Washington DC (September 14, 2022) – Today, Congresswoman Cori Bush (MO-01)introduced two pieces of legislation to protect worker health and safety by developing worker safety standards in the event of climate disasters and extreme weather. The Worker Safety in Climate Disasters Act would prevent workers from being fired for seeking shelter during disasters and offer paid time off for workers affected by those disasters. The Wind Safety Standard Act would require the Occupational Health and Safety Administration (OSHA) to create a Wind Safety Standard modeled after the Heat Safety Standard to protect workers put in danger in the workplace by high wind conditions.

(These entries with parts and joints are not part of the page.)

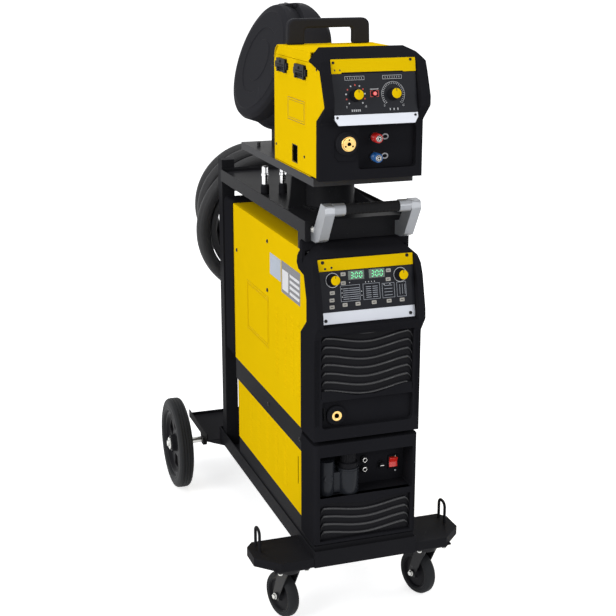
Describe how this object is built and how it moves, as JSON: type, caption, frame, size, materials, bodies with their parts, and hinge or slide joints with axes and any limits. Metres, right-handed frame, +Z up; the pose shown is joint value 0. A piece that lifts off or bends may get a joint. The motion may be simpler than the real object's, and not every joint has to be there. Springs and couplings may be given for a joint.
{
  "type": "mig welder on cart",
  "caption": "Upright welding set on a wheeled cart: inverter box over a water cooler, swivelling wire feeder with door, round spool case, push handle and a hung hose coil.",
  "frame": {"origin": "middle of the footprint on the floor", "axes": "+Z up, +X to the right of someone facing the front, front towards -Y"},
  "size_m": [0.6439, 1.2525, 1.6021],
  "materials": {
    "base_tray": "black powder coat",
    "caster_wings": "black powder coat",
    "caster_plates": "dark coated steel",
    "rear_platform": "black powder coat",
    "rear_axle": "dark coated steel",
    "rear_columns": "black powder coat",
    "top_deck": "black powder coat",
    "handle_castings": "silver painted casting",
    "handle_grip": "black moulded grip",
    "swivel_base": "black powder coat",
    "power_cover": "yellow powder coat, fine texture",
    "base_pans": "black powder coat",
    "power_fascia": "black moulded plastic",
    "rear_panels": "black powder coat",
    "power_strips": "printed face plates",
    "louvre_grilles": "black moulded plastic",
    "power_panel": "smooth membrane",
    "weld_socket": "machined brass in a black collar",
    "power_module": "extruded aluminium",
    "cooler_cover": "yellow powder coat, fine texture",
    "cooler_fascia": "black moulded plastic",
    "cooler_tank": "black moulded plastic",
    "cooler_fittings": "plated steel",
    "cooler_radiator": "extruded aluminium",
    "cooler_pump": "grey enamel",
    "hose_coil": "black woven sleeve",
    "hose_plugs": "black moulded plastic",
    "case_screws": "black screw heads",
    "feeder_tray": "black powder coat",
    "feeder_case": "yellow powder coat, fine texture",
    "feeder_fascia": "black moulded plastic",
    "feeder_strips": "printed face plates",
    "euro_socket": "machined brass in a black collar",
    "coupler_nipples": "bright plated",
    "feeder_handle": "black moulded plastic",
    "spool_case": "black moulded plastic",
    "wire_drive": "grey enamel",
    "feeder_door": "yellow powder coat, fine texture",
    "spool_lid": "black moulded plastic",
    "wire_spool": "black moulded plastic",
    "wire_coil": "copper coated wire",
    "cooling_fan": "black moulded plastic",
    "filler_cap": "black moulded plastic",
    "rocker_switch": "red translucent plastic",
    "power_knob_left": "black moulded plastic",
    "power_knob_right": "black moulded plastic",
    "caster_fork_left": "dark coated steel",
    "caster_fork_right": "dark coated steel",
    "caster_wheel_left": "dark grey rubber on a moulded hub",
    "caster_wheel_right": "dark grey rubber on a moulded hub",
    "rear_wheel_left": "dark grey rubber on a moulded hub",
    "rear_wheel_right": "dark grey rubber on a moulded hub",
    "door_latch_front": "black moulded plastic",
    "door_latch_rear": "black moulded plastic",
    "feeder_knob_left": "black moulded plastic",
    "feeder_knob_right": "black moulded plastic",
    "feeder_button": "red translucent plastic",
    "coupler_red": "red sleeve",
    "coupler_blue": "blue sleeve",
    "pressure_arm": "grey enamel"
  },
  "bodies": {
    "cart": {"base_tray": "base_tray", "caster_wings": "caster_wings", "caster_plates": "caster_plates", "rear_platform": "rear_platform", "rear_axle": "rear_axle", "rear_columns": "rear_columns", "top_deck": "top_deck", "handle_castings": "handle_castings", "handle_grip": "handle_grip", "swivel_base": "swivel_base", "power_cover": "power_cover", "base_pans": "base_pans", "power_fascia": "power_fascia", "rear_panels": "rear_panels", "power_strips": "power_strips", "louvre_grilles": "louvre_grilles", "power_panel": "power_panel", "weld_socket": "weld_socket", "power_module": "power_module", "cooler_cover": "cooler_cover", "cooler_fascia": "cooler_fascia", "cooler_tank": "cooler_tank", "cooler_fittings": "cooler_fittings", "cooler_radiator": "cooler_radiator", "cooler_pump": "cooler_pump", "hose_coil": "hose_coil", "hose_plugs": "hose_plugs", "case_screws": "case_screws"},
    "feeder": {"feeder_tray": "feeder_tray", "feeder_case": "feeder_case", "feeder_fascia": "feeder_fascia", "feeder_strips": "feeder_strips", "euro_socket": "euro_socket", "coupler_nipples": "coupler_nipples", "feeder_handle": "feeder_handle", "spool_case": "spool_case", "wire_drive": "wire_drive"},
    "door": {"feeder_door": "feeder_door"},
    "lid": {"spool_lid": "spool_lid"},
    "spool": {"wire_spool": "wire_spool", "wire_coil": "wire_coil"},
    "cooling_fan": {"cooling_fan": "cooling_fan"},
    "filler_cap": {"filler_cap": "filler_cap"},
    "rocker_switch": {"rocker_switch": "rocker_switch"},
    "power_knob_left": {"power_knob_left": "power_knob_left"},
    "power_knob_right": {"power_knob_right": "power_knob_right"},
    "caster_fork_left": {"caster_fork_left": "caster_fork_left"},
    "caster_fork_right": {"caster_fork_right": "caster_fork_right"},
    "caster_wheel_left": {"caster_wheel_left": "caster_wheel_left"},
    "caster_wheel_right": {"caster_wheel_right": "caster_wheel_right"},
    "rear_wheel_left": {"rear_wheel_left": "rear_wheel_left"},
    "rear_wheel_right": {"rear_wheel_right": "rear_wheel_right"},
    "door_latch_front": {"door_latch_front": "door_latch_front"},
    "door_latch_rear": {"door_latch_rear": "door_latch_rear"},
    "feeder_knob_left": {"feeder_knob_left": "feeder_knob_left"},
    "feeder_knob_right": {"feeder_knob_right": "feeder_knob_right"},
    "feeder_button": {"feeder_button": "feeder_button"},
    "coupler_red": {"coupler_red": "coupler_red"},
    "coupler_blue": {"coupler_blue": "coupler_blue"},
    "pressure_arm": {"pressure_arm": "pressure_arm"}
  },
  "joints": [
    {"name": "caster_swivel_left", "type": "hinge", "parent": "cart", "child": "caster_fork_left", "pos_m": [-0.2, -0.53075, 0.15], "axis": [0, 0, 1], "continuous": true},
    {"name": "caster_roll_left", "type": "hinge", "parent": "caster_fork_left", "child": "caster_wheel_left", "pos_m": [-0.2091, -0.49903, 0.063], "axis": [0.9613, 0.2756, 0], "continuous": true},
    {"name": "rear_roll_left", "type": "hinge", "parent": "cart", "child": "rear_wheel_left", "pos_m": [-0.276, 0.44325, 0.15], "axis": [1, 0, 0], "continuous": true},
    {"name": "power_knob_turn_left", "type": "hinge", "parent": "cart", "child": "power_knob_left", "pos_m": [-0.092, -0.55827, 0.948], "axis": [0, -0.978, 0.2087], "continuous": true},
    {"name": "caster_swivel_right", "type": "hinge", "parent": "cart", "child": "caster_fork_right", "pos_m": [0.2, -0.53075, 0.15], "axis": [0, 0, 1], "continuous": true},
    {"name": "caster_roll_right", "type": "hinge", "parent": "caster_fork_right", "child": "caster_wheel_right", "pos_m": [0.1909, -0.49903, 0.063], "axis": [0.9613, 0.2756, 0], "continuous": true},
    {"name": "rear_roll_right", "type": "hinge", "parent": "cart", "child": "rear_wheel_right", "pos_m": [0.276, 0.44325, 0.15], "axis": [1, 0, 0], "continuous": true},
    {"name": "power_knob_turn_right", "type": "hinge", "parent": "cart", "child": "power_knob_right", "pos_m": [0.092, -0.55827, 0.948], "axis": [0, -0.978, 0.2087], "continuous": true},
    {"name": "feeder_knob_turn_left", "type": "hinge", "parent": "feeder", "child": "feeder_knob_left", "pos_m": [-0.051, -0.59902, 1.411], "axis": [0, -0.9763, 0.2163], "range_deg": [-150, 150]},
    {"name": "feeder_knob_turn_right", "type": "hinge", "parent": "feeder", "child": "feeder_knob_right", "pos_m": [0.046, -0.59902, 1.411], "axis": [0, -0.9763, 0.2163], "range_deg": [-150, 150]},
    {"name": "feeder_swivel", "type": "hinge", "parent": "cart", "child": "feeder", "pos_m": [0, -0.28075, 1.183], "axis": [0, 0, 1], "range_deg": [-90, 90]},
    {"name": "door_hinge", "type": "hinge", "parent": "feeder", "child": "door", "pos_m": [-0.1315, -0.38475, 1.206], "axis": [0, -1, 0], "range_deg": [0, 95]},
    {"name": "latch_front_flip", "type": "hinge", "parent": "door", "child": "door_latch_front", "pos_m": [-0.1313, -0.43175, 1.473], "axis": [0, 1, 0], "range_deg": [0, 40]},
    {"name": "latch_rear_flip", "type": "hinge", "parent": "door", "child": "door_latch_rear", "pos_m": [-0.1313, -0.28375, 1.476], "axis": [0, 1, 0], "range_deg": [0, 40]},
    {"name": "lid_hinge", "type": "hinge", "parent": "feeder", "child": "lid", "pos_m": [-0.01927, -0.01515, 1.59601], "axis": [-0.0958, 0.9954, 0], "range_deg": [0, 80]},
    {"name": "spool_spin", "type": "hinge", "parent": "feeder", "child": "spool", "pos_m": [-0.04201, -0.01734, 1.42276], "axis": [0.9389, 0.0904, -0.3322], "continuous": true},
    {"name": "pressure_arm_hinge", "type": "hinge", "parent": "feeder", "child": "pressure_arm", "pos_m": [0, -0.43675, 1.328], "axis": [1, 0, 0], "range_deg": [0, 55]},
    {"name": "button_press", "type": "slide", "parent": "feeder", "child": "feeder_button", "axis": [0, 0.9763, -0.2163], "range_m": [0, 0.002], "stiffness_N_per_m": 400},
    {"name": "coupler_red_pull", "type": "slide", "parent": "feeder", "child": "coupler_red", "axis": [0, 1, 0], "range_m": [0, 0.003], "stiffness_N_per_m": 800},
    {"name": "coupler_blue_pull", "type": "slide", "parent": "feeder", "child": "coupler_blue", "axis": [0, 1, 0], "range_m": [0, 0.003], "stiffness_N_per_m": 800},
    {"name": "filler_cap_turn", "type": "hinge", "parent": "cart", "child": "filler_cap", "pos_m": [-0.04, -0.54175, 0.46], "axis": [0, 0, 1], "range_deg": [0, 360]},
    {"name": "rocker_tip", "type": "hinge", "parent": "cart", "child": "rocker_switch", "pos_m": [0.102, -0.51175, 0.412], "axis": [1, 0, 0], "range_deg": [-18, 0]},
    {"name": "fan_spin", "type": "hinge", "parent": "cart", "child": "cooling_fan", "pos_m": [0, 0.16925, 0.785], "axis": [0, 1, 0], "continuous": true}
  ]
}
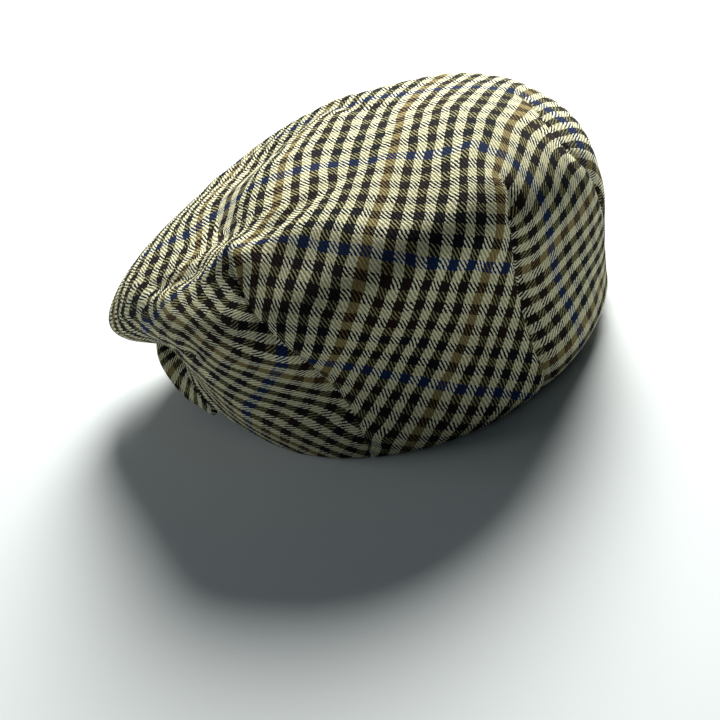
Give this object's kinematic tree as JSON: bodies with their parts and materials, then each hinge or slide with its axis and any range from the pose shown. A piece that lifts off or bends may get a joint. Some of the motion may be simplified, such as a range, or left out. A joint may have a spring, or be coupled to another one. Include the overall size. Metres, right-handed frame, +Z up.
{
  "type": "flat cap",
  "caption": "Soft one-piece cloth flat cap with a forward-leaning crown, corner darts, an open head hollow and a short covered peak under its front.",
  "frame": {"origin": "centre of the cap's footprint box, on the surface that the rim rests on", "axes": "+X towards the peak at the front, +Y to the wearer's left, +Z up out of the top of the crown"},
  "size_m": [0.2544, 0.1876, 0.109],
  "materials": {
    "check_cloth": "fine wool twill in a small check"
  },
  "bodies": {
    "root": {"crown": "check_cloth", "peak": "check_cloth"}
  },
  "joints": []
}
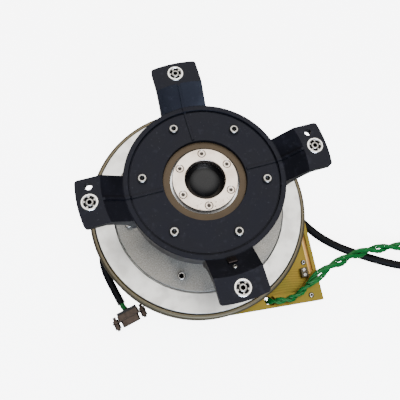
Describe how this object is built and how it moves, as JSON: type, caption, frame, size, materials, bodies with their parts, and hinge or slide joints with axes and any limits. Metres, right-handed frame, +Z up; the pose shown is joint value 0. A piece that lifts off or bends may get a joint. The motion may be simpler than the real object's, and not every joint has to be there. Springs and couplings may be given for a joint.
{
  "type": "electromagnetic clutch",
  "caption": "Shaft-mounted electromagnetic clutch: a passivated steel housing with a square corner around a turned rotor, a grey drive plate and a raised black four-arm output spider.",
  "frame": {"origin": "on the shaft's axis, in the flat bottom face of the field pot", "axes": "+Z up along the shaft from the field pot to the output spider; +X towards the side where the coil leads leave"},
  "size_m": [0.4298, 0.2674, 0.1284],
  "materials": {
    "gold_chromate": "yellow chromate on zinc, satin with an orange sheen",
    "rotor_face": "fine turned steel",
    "sleeve_steel": "ground steel",
    "grey_zinc": "dull grey plated steel",
    "spider_black": "near-black satin anodised",
    "shield_brown": "satin brown",
    "stainless": "fine ground stainless",
    "cap_black": "glossy moulded black",
    "black_oxide": "black oxide, satin",
    "plated_screw": "bright zinc plated",
    "eyelet_silver": "bright nickel plated",
    "bearing_steel": "polished bearing steel",
    "cage_brass": "machined brass",
    "spring_steel": "blued spring steel",
    "armature_steel": "ground steel",
    "bobbin_white": "moulded nylon",
    "copper_wire": "enamelled copper wire",
    "potting_resin": "cast resin",
    "sensor_body": "moulded black plastic",
    "cable_black": "matt black jacket",
    "wire_green": "green twisted insulated wire",
    "dsub_steel": "dark brown passivated steel",
    "dsub_plastic": "black moulded plastic",
    "pin_gold": "gold plated contacts",
    "connector_black": "black moulded nylon",
    "terminal_plastic": "moulded olive-brown plastic",
    "grommet_rubber": "black rubber",
    "index_steel": "dark burnished steel"
  },
  "bodies": {
    "field": {"base_housing": "gold_chromate", "field_pot": "gold_chromate", "pot_screws": "black_oxide", "base_screws": "plated_screw", "coil_bobbin": "bobbin_white", "coil_winding": "copper_wire", "coil_potting": "potting_resin", "terminal_strip": "terminal_plastic", "terminal_screws": "plated_screw", "field_bearing_outer": "bearing_steel", "field_circlip": "black_oxide", "speed_sensor": "sensor_body", "sensor_screws": "plated_screw", "sensor_cable": "cable_black", "pigtail_wires": "wire_green", "dsub_shell": "dsub_steel", "dsub_insulator": "dsub_plastic", "dsub_pins": "pin_gold", "dsub_jackposts": "dsub_steel", "power_outlet": "sensor_body", "power_cable": "cable_black", "power_coil": "cable_black", "power_connector": "connector_black", "lead_grommet": "grommet_rubber", "lead_pair": "wire_green", "lead_bundle": "wire_green", "lead_coil": "wire_green", "lead_connector": "connector_black"},
    "rotor": {"input_sleeve": "sleeve_steel", "rotor_disc": "rotor_face", "rotor_screws": "black_oxide", "tone_wheel": "rotor_face", "field_bearing_inner": "bearing_steel", "sleeve_circlip": "black_oxide", "hub_bearing_inners": "bearing_steel", "bearing_spacer": "sleeve_steel", "retainer_ring": "stainless", "retainer_screws": "stainless", "dome_cap": "cap_black"},
    "output": {"output_hub": "sleeve_steel", "carrier_plate": "grey_zinc", "carrier_hub_screws": "black_oxide", "spring_screws": "plated_screw", "spring_nuts": "plated_screw", "leaf_springs": "spring_steel", "hub_bearing_outers": "bearing_steel", "bearing_shield": "shield_brown", "spider": "spider_black", "spider_screws": "plated_screw", "arm_eyelets": "eyelet_silver", "arm_screws": "plated_screw", "index_block": "index_steel", "index_screw": "plated_screw"},
    "armature": {"armature_ring": "armature_steel", "armature_rivets": "plated_screw"},
    "field_cage": {"field_bearing_balls": "bearing_steel", "field_bearing_cage": "cage_brass"},
    "hub_cage": {"hub_bearing_balls": "bearing_steel", "hub_bearing_cages": "cage_brass"}
  },
  "joints": [
    {"name": "rotor_spin", "type": "hinge", "parent": "field", "child": "rotor", "pos_m": [0, 0, 0], "axis": [0, 0, 1], "continuous": true},
    {"name": "output_spin", "type": "hinge", "parent": "rotor", "child": "output", "pos_m": [0, 0, 0], "axis": [0, 0, 1], "continuous": true},
    {"name": "armature_slide", "type": "slide", "parent": "output", "child": "armature", "axis": [0, 0, -1], "range_m": [0, 0.00049], "stiffness_N_per_m": 20000, "springref_m": -0.0003, "deforming": ["leaf_springs"]},
    {"name": "field_cage_spin", "type": "hinge", "parent": "field", "child": "field_cage", "pos_m": [0, 0, 0], "axis": [0, 0, 1], "continuous": true},
    {"name": "hub_cage_spin", "type": "hinge", "parent": "rotor", "child": "hub_cage", "pos_m": [0, 0, 0], "axis": [0, 0, 1], "continuous": true}
  ],
  "couplings": [
    {"joint": "field_cage_spin", "follows": "rotor_spin", "ratio": 0.4526},
    {"joint": "hub_cage_spin", "follows": "output_spin", "ratio": 0.5513}
  ]
}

“As the climate crisis continues to accelerate, extreme weather and climate disasters have become more frequent and more severe, putting frontline workers and communities at the highest risk,” said Congresswoman Bush. “The devastating tornado that struck Edwardsville, IL late last year unnecessarily took the lives of six people working at Amazon, including two of my constituents. Unfortunately, Amazon’s failure to protect its workers represents a pattern of corporate malpractice during climate disasters. Big corporations cannot alone be trusted to ensure that workers are protected from climate emergencies. The safety of our workers, especially our most marginalized workers, should always be top priority. That is why I am proud to introduce both the Worker Safety in Climate Disasters Act and Wind Safety Standard Act. These bills will ensure our workers are better protected on the job and can go home safely no matter the climate or weather conditions.”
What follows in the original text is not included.